Friday, January 17, 2014

Life, Death & Governance

You think these are challenging days for the governor of New Jersey? Life is getting especially complicated for the governor of Ohio -- in the myriad meanings of the word.

Ohio Governor John Kasich is well respected by abortion opponents. and last summer signed both restrictive new pro-life laws and what was considered the “most pro-life budget in history.”

But it is not the value of life at its beginning that is increasingly demanding Kasich’s attention; instead it is how, and whether, the state punishes or forgives those who kill.

Early Thursday, Ohio executed the admitted rapist and murderer of an 8-months-pregnant woman. What made this newsworthy, beyond the simple fact of state execution, was the means employed: a new lethal cocktail of drugs, used for the first time with little real sense of how much pain they would inflict or how long they would take to complete the task.

Why is this of interest, on a blog devoted not to politics or criminal justice but to community understanding and perspectives regarding medical ethics? Because of the focus on the continuum of how life is valued in American society, and how prominent the extremes have become.

While Ohio balances its belief in the justice of capital punishment with charges that it lacks a humane means to carry out the executions, hospitals in both California and Texas in recent weeks, and for very different reasons, have mechanically sustained patients determined by doctors to be dead. (Nowhere are end-of-life politics in sharper focus than Texas.)

Pardon the leap, but the most recent study by the Community Ethics Committee, to be submitted soon to the ethics leadership of Harvard Medical School and its teaching hospitals, concerns transparency and decision-making in listing for organ transplantation.

And without going into details of that unfinished study, the very first question we asked ourselves was whether organ transplantation itself is a social good. The answer was yes by consensus -- but only if the organs were ethically harvested, and the selection of recipients both equitable and just.

That is to say, our one-word answer was unanimous but enormously complicated and nuanced.

Consider another case awaiting action by Kasich. The execution of the rapist and murderer of a child was postponed till July while the state determines whether it can take his organs for transplantation, as the man has requested. This would make an executioner of the transplant surgeon.

In this case, is organ transplantation a social good? That is the question facing Kasich, who has been quoted by the Columbus Dispatch as saying: “Ronald Phillips committed a heinous crime for which he will face the death penalty. I realize this is a bit of uncharted territory for Ohio, but if another life can be saved by his willingness to donate his organs and tissues then we should allow for that to happen.”

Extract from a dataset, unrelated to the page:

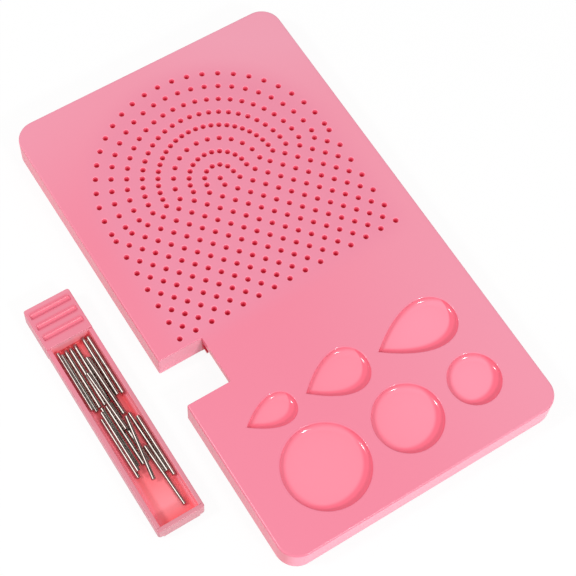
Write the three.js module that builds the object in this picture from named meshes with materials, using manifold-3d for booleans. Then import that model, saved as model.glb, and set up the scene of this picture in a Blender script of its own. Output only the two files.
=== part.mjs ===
// A quilling board with its drawer of steel pins.
// Millimetres, +Z up. The origin is the middle of the board's underside, +Y runs along the
// board towards the pin holes, and +X points away from the drawer.

import * as THREE from 'three';
import {
  mergeGeometries,
  mergeVertices,
  toCreasedNormals,
} from 'three/addons/utils/BufferGeometryUtils.js';
import Module from 'manifold-3d';

const wasm = await Module();
wasm.setup();

// Board
const boardWidth = 98.7;
const boardLength = 169.7;
const boardThickness = 10;
const boardCornerRadius = 7;
const boardEdgeBevel = 0.7;
const boardCornerSteps = 8;

// Pin holes: half rings at the head of the board, staggered rows below them
const ringPitch = 5;
const ringCount = 8;
const fieldHeadMargin = 49.6;            // from the board's head edge to the centre hole
const rowCount = 13;
const rowStepRatio = 0.65359;            // spacing of the rows, in ring pitches
const firstRowRatio = 0.5759;            // from the centre hole to the first row, in ring pitches
const wideRowHoleCount = 15;
const holeDiameter = 1.7;
const holeDepth = 7;
const holeSides = 6;

// Shaping pockets
const pocketDepth = 1.8;
const pocketWallRun = 2;                 // how far a pocket's curved wall reaches in over its floor
const pocketWallSteps = 3;
const pocketSides = 28;
const circleRowMargin = 20;              // from the board's foot edge to the circles' centres
const circleLeftMargin = 11.65;          // from the board's left edge to the large circle
const largeCircleDiameter = 27.6;
const largeCircleGap = 4.45;             // from the large circle to the medium one
const mediumCircleDiameter = 22.3;
const mediumCircleGap = 4.95;            // from the medium circle to the small one
const smallCircleDiameter = 17;
const dropRowMargin = 42.75;             // from the board's foot edge to the teardrops' axis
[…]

But wait, there’s more, as they say on the ads on cable news channels.

Another prisoner is asking Kasich for clemency. John Wise is not on Death Row, but instead is serving six years for killing his wife, a diabetic with chronic heart disease who was in intensive care following a triple aneurysm. “Although I had nothing but good intentions,” the 68-year-old man said in a sworn statement, “that is no excuse." Mercy is not an acceptable defense for killing in Ohio. 

According to the Associated Press, “A doctor testified that Barbara Wise wasn't terminally ill and appeared to be responding to treatment.” 

The story did not say what, precisely, the doctor meant by “responding to treatment.” I’d like to know more.

Only days before, CNN.com called doctors “optimistic” about the condition of Jahi McMath, a day after the 13-year-old’s death certificate was signed by a California coroner.

Again, I’d like to know more, because life and death are somehow becoming harder to define, and optimism is not a word I often associate with a corpse. 

(Paul C. McLean, author of "Blood Lines: Fatherhood, faith and love in the time of stem cells," also blogs at www.paulcmclean.com.)

6 comments:

  1. So many issues with no simple answers. Just commenting on one:
    I've always been confused how someone can take a position that human life is sacred, and allow for both capital punishment and prohibiting abortions yet making exceptions in cases of incest or rape http://www.politico.com/story/2013/06/house-adds-rape-exception-to-abortion-ban-bill-92833.html . Looking from the point of view of the life in the womb, isn't that life innocent, and who's pleading a case for that life? At least Arkansas takes a consistent position that prohibits abortion and allows no exception. http://www.huffingtonpost.com/2013/03/07/arkansas-abortion-law_n_2833244.html . One of the Ten Commandments reminds us "thou shalt not kill". Perhaps it is most consistent to take a Buddhist position that all life is sacred, and keep compassion for others and doing what we can to relieve their suffering as a priority as we go through life.